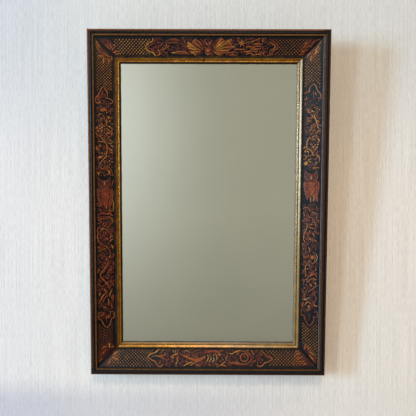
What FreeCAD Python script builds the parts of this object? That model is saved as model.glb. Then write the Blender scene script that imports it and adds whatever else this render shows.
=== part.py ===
# Wall mirror in a mitred, moulded frame with embossed and painted sheet metal panels.
# Millimetres. +Z is up and the front faces -Y. The origin is on the wall plane, behind the
# middle of the frame. Across a member, u runs inwards from the frame's outer edge and v
# runs forwards from the back of the rails.
import FreeCAD, Part
import math
import os

V = FreeCAD.Vector

# Overall sizes
frame_width = 530.0
frame_height = 768.0
frame_depth = 38.0
wall_gap = 5.0
corner_radius = 2.0
overrun = 4.0

# Glass, paper liner, backboard and the rebate that holds them
glass_thickness = 3.0
liner_thickness = 0.5
backboard_thickness = 4.0
backboard_bevel = 1.0
point_thickness = 0.8
rebate_depth = 12.0
rebate_inset = 1.0
glass_clearance = 1.0
rebate_overlap = 7.5
lip_thickness = 4.5
back_chamfer = 1.0

# Outer moulding: outer fillet, half-round, inner fillet, with a quirk on each side of the round
outer_fillet_width = 4.6
round_width = 5.4
inner_fillet_width = 4.6
quirk_width = 0.45
fillet_drop = 2.0
inner_fillet_slope = 0.5
outer_edge_radius = 1.6
inner_edge_radius = 0.6
moulding_height = 11.0

# Sheet metal panel on the sloping bed
panel_run = 38.0
panel_edge_drop = 4.8
sheet_thickness = 0.6

# Gilt slip: small fillet, quirk, bead, step, cove and sight fillet. It stands on the glass
slip_rise = 7.6
slip_fillet_width = 1.6
slip_fillet_proud = 0.9
slip_quirk_width = 0.4
slip_quirk_depth = 0.8
bead_width = 6.2
bead_rise = 2.0
bead_fall = 1.5
step_width = 1.0
cove_width = 3.7
cove_fall = 2.8
cove_sag = 0.9
sight_fillet_width = 1.6

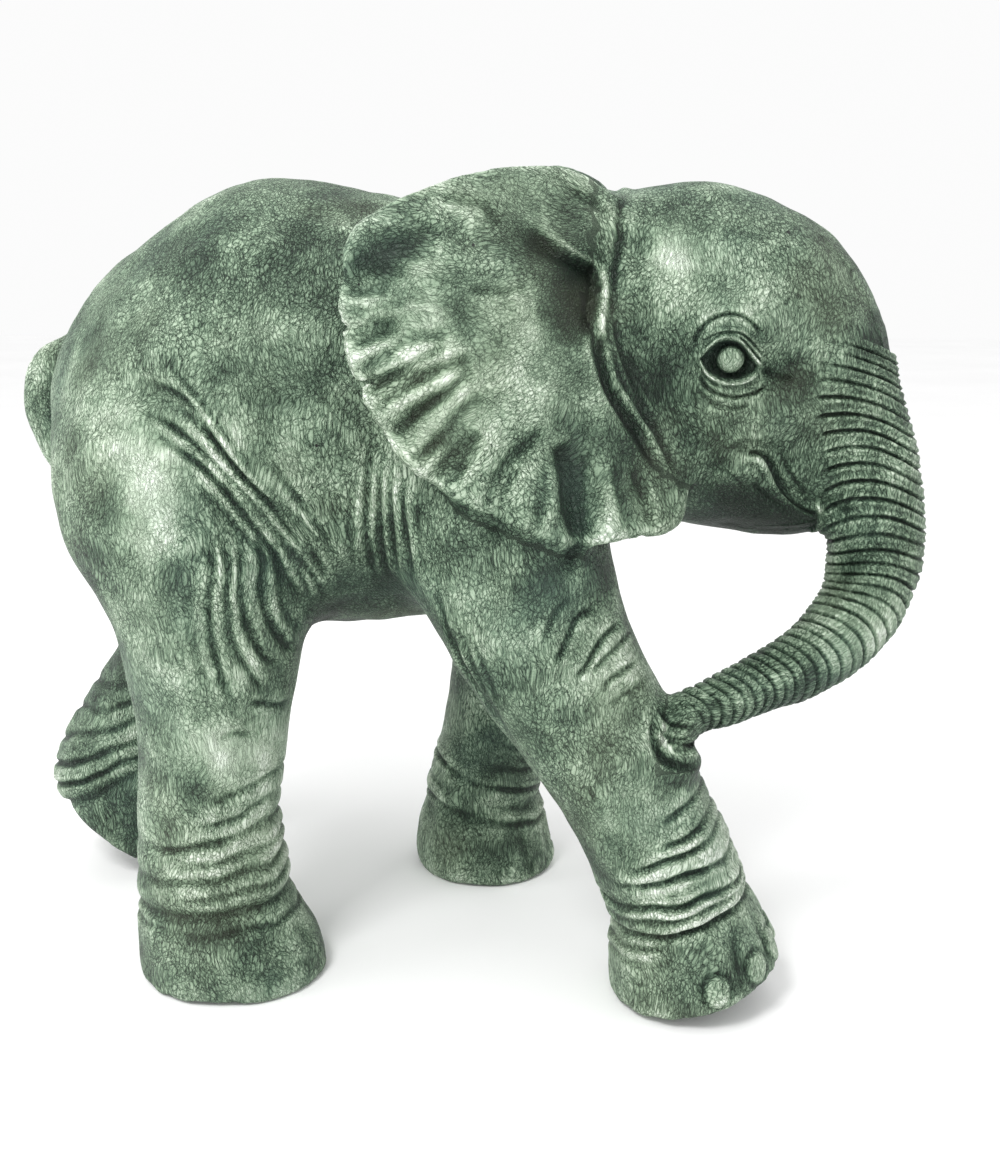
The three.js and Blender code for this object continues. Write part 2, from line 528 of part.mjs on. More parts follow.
// Edge collapse by quadric error, down to the number of triangles of the finished solid.
const thin = (P, F, target) => {
  const nv = P.length / 3, nf = F.length / 3;
  const Q = new Float64Array(10 * nv), stamp = new Int32Array(nv);
  const around = Array.from({ length: nv }, () => []);
  const alive = new Uint8Array(nf).fill(1);
  const normal = (a, b, c) => {
    const ux = P[3 * b] - P[3 * a], uy = P[3 * b + 1] - P[3 * a + 1], uz = P[3 * b + 2] - P[3 * a + 2];
    const vx = P[3 * c] - P[3 * a], vy = P[3 * c + 1] - P[3 * a + 1], vz = P[3 * c + 2] - P[3 * a + 2];
    return [uy * vz - uz * vy, uz * vx - ux * vz, ux * vy - uy * vx];
  };
  for (let f = 0; f < nf; f++) {
    const [x, y, z] = normal(F[3 * f], F[3 * f + 1], F[3 * f + 2]), size = Math.hypot(x, y, z);
    for (let c = 0; c < 3; c++) around[F[3 * f + c]].push(f);
    if (size < 1e-12) continue;
    const n = [x / size, y / size, z / size], care = size * carved(P, 3 * F[3 * f]);
    const w = -(n[0] * P[3 * F[3 * f]] + n[1] * P[3 * F[3 * f] + 1] + n[2] * P[3 * F[3 * f] + 2]);
    const q = [
      n[0] * n[0], n[0] * n[1], n[0] * n[2], n[0] * w, n[1] * n[1],
      n[1] * n[2], n[1] * w, n[2] * n[2], n[2] * w, w * w,
    ];
    for (let c = 0; c < 3; c++) for (let m = 0; m < 10; m++) Q[10 * F[3 * f + c] + m] += q[m] * care;
  }
  const q = new Float64Array(10);
  const error = (x, y, z) => q[0] * x * x + 2 * q[1] * x * y + 2 * q[2] * x * z + 2 * q[3] * x + q[4] * y * y
    + 2 * q[5] * y * z + 2 * q[6] * y + q[7] * z * z + 2 * q[8] * z + q[9];
  const best = [0, 0, 0];
  const judge = (a, b) => {
    for (let m = 0; m < 10; m++) q[m] = Q[10 * a + m] + Q[10 * b + m];
    const ax = P[3 * a], ay = P[3 * a + 1], az = P[3 * a + 2];
    const bx = P[3 * b], by = P[3 * b + 1], bz = P[3 * b + 2];
    const long = (ax - bx) ** 2 + (ay - by) ** 2 + (az - bz) ** 2;
    const c00 = q[4] * q[7] - q[5] * q[5], c01 = q[2] * q[5] - q[1] * q[7], c02 = q[1] * q[5] - q[2] * q[4];
    const det = q[0] * c00 + q[1] * c01 + q[2] * c02, scale = q[0] + q[4] + q[7];
    let cost = Infinity;
    if (det > 1e-5 * scale ** 3) {
      const c11 = q[0] * q[7] - q[2] * q[2], c12 = q[1] * q[2] - q[0] * q[5], c22 = q[0] * q[4] - q[1] * q[1];
      const x = -(c00 * q[3] + c01 * q[6] + c02 * q[8]) / det;
      const y = -(c01 * q[3] + c11 * q[6] + c12 * q[8]) / det;
      const z = -(c02 * q[3] + c12 * q[6] + c22 * q[8]) / det;
      const mx = (ax + bx) / 2, my = (ay + by) / 2, mz = (az + bz) / 2;
      if ((x - mx) ** 2 + (y - my) ** 2 + (z - mz) ** 2 < long) {
        cost = Math.max(0, error(x, y, z));
        best[0] = x;
        best[1] = y;
        best[2] = z;
      }
    }
    if (cost === Infinity) for (const t of [0, 0.5, 1]) {
      const x = ax + t * (bx - ax), y = ay + t * (by - ay), z = az + t * (bz - az);
      const e = Math.max(0, error(x, y, z));
      if (e < cost) {
        cost = e;
        best[0] = x;
        best[1] = y;
        best[2] = z;
      }
    }
    return cost + 1e-4 * long;
  };
  const heap = [];
  const push = (entry) => {
    let i = heap.push(entry) - 1;
    while (i > 0) {
      const up = (i - 1) >> 1;
      if (heap[up][0] <= entry[0]) break;
      heap[i] = heap[up];
      i = up;
    }
    heap[i] = entry;
  };
  const pop = () => {
    const top = heap[0], last = heap.pop();
    let i = 0;
    if (heap.length) {
      for (;;) {
        let c = 2 * i + 1;
        if (c >= heap.length) break;
        if (c + 1 < heap.length && heap[c + 1][0] < heap[c][0]) c++;
        if (heap[c][0] >= last[0]) break;
        heap[i] = heap[c];
        i = c;
      }
      heap[i] = last;
    }
    return top;
  };
  const offer = (a, b) => push([judge(a, b), a, b, stamp[a], stamp[b]]);
  for (let f = 0; f < nf; f++) for (let c = 0; c < 3; c++) {
    const a = F[3 * f + c], b = F[3 * f + ((c + 1) % 3)];
    if (a < b) offer(a, b);
  }
  const neighbours = (v) => {
    const out = new Set();
    for (const f of around[v]) for (let c = 0; c < 3; c++) if (F[3 * f + c] !== v) out.add(F[3 * f + c]);
    return out;
  };
  const flips = (v, other, to) => around[v].some((f) => {
    const t = [F[3 * f], F[3 * f + 1], F[3 * f + 2]];
    if (t.includes(other)) return false;
    const before = normal(...t), i = 3 * v, kept = [P[i], P[i + 1], P[i + 2]];
    [P[i], P[i + 1], P[i + 2]] = to;
    const after = normal(...t);
    [P[i], P[i + 1], P[i + 2]] = kept;
    const dot = before[0] * after[0] + before[1] * after[1] + before[2] * after[2];
    return dot <= 0.3 * Math.hypot(...before) * Math.hypot(...after) || Math.hypot(...after) < 1e-4;
  });
  let count = nf;
  while (count > target && heap.length) {
    const [, a, b, sa, sb] = pop();
    if (stamp[a] !== sa || stamp[b] !== sb) continue;
    const na = neighbours(a), nb = neighbours(b);
    let shared = 0;
    for (const n of na) if (nb.has(n)) shared++;
    if (shared !== 2) continue;
    judge(a, b);
    const to = [...best];
    if (flips(a, b, to) || flips(b, a, to)) continue;
    [P[3 * a], P[3 * a + 1], P[3 * a + 2]] = to;
    for (let m = 0; m < 10; m++) Q[10 * a + m] += Q[10 * b + m];
    const kept = [];
    for (const f of new Set([...around[a], ...around[b]])) {
      const t = [F[3 * f], F[3 * f + 1], F[3 * f + 2]];
      if (t.includes(a) && t.includes(b)) {
        alive[f] = 0;
        count--;
        for (const v of t) if (v !== a && v !== b) around[v].splice(around[v].indexOf(f), 1);
      } else {
        for (let c = 0; c < 3; c++) if (F[3 * f + c] === b) F[3 * f + c] = a;
        kept.push(f);
      }
    }
    around[a] = kept;
    around[b] = [];
    stamp[a]++;
    stamp[b] = -1;
    for (const n of neighbours(a)) offer(a, n);
  }
  for (let v = 2; v < P.length; v += 3) if (P[v] < GROUND + 0.12) P[v] = GROUND;
  const number = new Map(), positions = [], faces = [];
  for (let f = 0; f < nf; f++) if (alive[f]) for (let c = 0; c < 3; c++) {
    const v = F[3 * f + c];
    if (!number.has(v)) {
      number.set(v, positions.length / 3);
      positions.push(P[3 * v], P[3 * v + 1], P[3 * v + 2]);
    }
    faces.push(number.get(v));
  }
  return { positions, faces };
};

// The stone itself, at its real size.
const stone = new THREE.MeshStandardMaterial({ color: 0x7c8f7e, roughness: 0.88, metalness: 0 });
const block = march();
ease(block.positions, block.faces);
engrave(block.positions, block.faces);
const solid = thin(block.positions, block.faces, TRIANGLES);
const geometry = new THREE.BufferGeometry();
geometry.setAttribute("position", new THREE.Float32BufferAttribute(solid.positions, 3));
geometry.setIndex(solid.faces);
geometry.computeBoundingBox();
const { min, max } = geometry.boundingBox;
geometry.translate(-(min.x + max.x) / 2, -(min.y + max.y) / 2, -min.z);
const scale = HEIGHT / (max.z - min.z);
geometry.scale(scale, scale, scale);
geometry.computeVertexNormals();
const elephant = new THREE.Mesh(geometry, stone);
elephant.name = "elephant_statue";

const group = new THREE.Group();
group.add(elephant);
export default group;
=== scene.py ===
# Stone elephant calf for the garden, walking, with its trunk curled back to its near foreleg.
import bpy
import bmesh
import math
import numpy as np
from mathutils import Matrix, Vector, kdtree, noise


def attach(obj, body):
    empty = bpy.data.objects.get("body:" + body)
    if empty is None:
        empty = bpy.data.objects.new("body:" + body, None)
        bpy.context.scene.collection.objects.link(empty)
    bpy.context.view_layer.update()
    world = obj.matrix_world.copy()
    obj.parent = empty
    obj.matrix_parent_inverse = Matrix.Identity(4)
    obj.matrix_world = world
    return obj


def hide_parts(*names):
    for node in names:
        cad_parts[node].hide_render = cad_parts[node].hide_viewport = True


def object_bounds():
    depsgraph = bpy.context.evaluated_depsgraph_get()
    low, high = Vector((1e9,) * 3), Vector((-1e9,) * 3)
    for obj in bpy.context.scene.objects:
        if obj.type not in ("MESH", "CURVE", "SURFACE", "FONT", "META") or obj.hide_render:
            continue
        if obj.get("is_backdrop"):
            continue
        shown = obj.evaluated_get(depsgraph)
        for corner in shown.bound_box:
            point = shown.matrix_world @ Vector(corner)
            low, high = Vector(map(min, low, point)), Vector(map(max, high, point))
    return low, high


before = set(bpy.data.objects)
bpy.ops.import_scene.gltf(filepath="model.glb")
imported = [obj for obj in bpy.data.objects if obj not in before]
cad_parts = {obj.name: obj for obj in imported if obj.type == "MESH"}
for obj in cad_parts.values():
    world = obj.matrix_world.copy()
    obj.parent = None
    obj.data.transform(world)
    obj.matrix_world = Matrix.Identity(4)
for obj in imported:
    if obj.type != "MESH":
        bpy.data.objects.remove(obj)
cad_low, cad_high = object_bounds()

# Camera: on the near side, a little above the back, as the photograph was taken.
camera_data = bpy.data.cameras.new("camera")
camera_data.lens = 38.9
camera = bpy.data.objects.new("camera", camera_data)
camera.location = (0.0981, -0.818, 0.467)
camera.rotation_euler = (math.radians(75), 0, math.radians(4))
bpy.context.scene.collection.objects.link(camera)
bpy.context.scene.camera = camera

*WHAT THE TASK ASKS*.
The first line of the records and every line down to the line with "moulding_height = 11.0" must be quoted exactly; leave out all else.

*SOLUTION*.
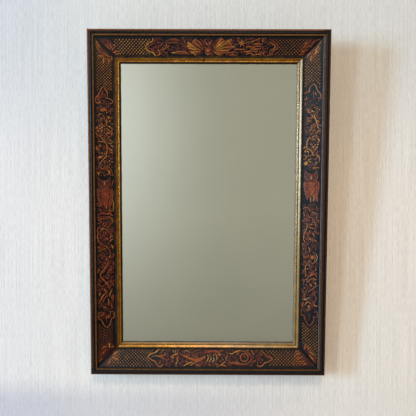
What FreeCAD Python script builds the parts of this object? That model is saved as model.glb. Then write the Blender scene script that imports it and adds whatever else this render shows.
=== part.py ===
# Wall mirror in a mitred, moulded frame with embossed and painted sheet metal panels.
# Millimetres. +Z is up and the front faces -Y. The origin is on the wall plane, behind the
# middle of the frame. Across a member, u runs inwards from the frame's outer edge and v
# runs forwards from the back of the rails.
import FreeCAD, Part
import math
import os

V = FreeCAD.Vector

# Overall sizes
frame_width = 530.0
frame_height = 768.0
frame_depth = 38.0
wall_gap = 5.0
corner_radius = 2.0
overrun = 4.0

# Glass, paper liner, backboard and the rebate that holds them
glass_thickness = 3.0
liner_thickness = 0.5
backboard_thickness = 4.0
backboard_bevel = 1.0
point_thickness = 0.8
rebate_depth = 12.0
rebate_inset = 1.0
glass_clearance = 1.0
rebate_overlap = 7.5
lip_thickness = 4.5
back_chamfer = 1.0

# Outer moulding: outer fillet, half-round, inner fillet, with a quirk on each side of the round
outer_fillet_width = 4.6
round_width = 5.4
inner_fillet_width = 4.6
quirk_width = 0.45
fillet_drop = 2.0
inner_fillet_slope = 0.5
outer_edge_radius = 1.6
inner_edge_radius = 0.6
moulding_height = 11.0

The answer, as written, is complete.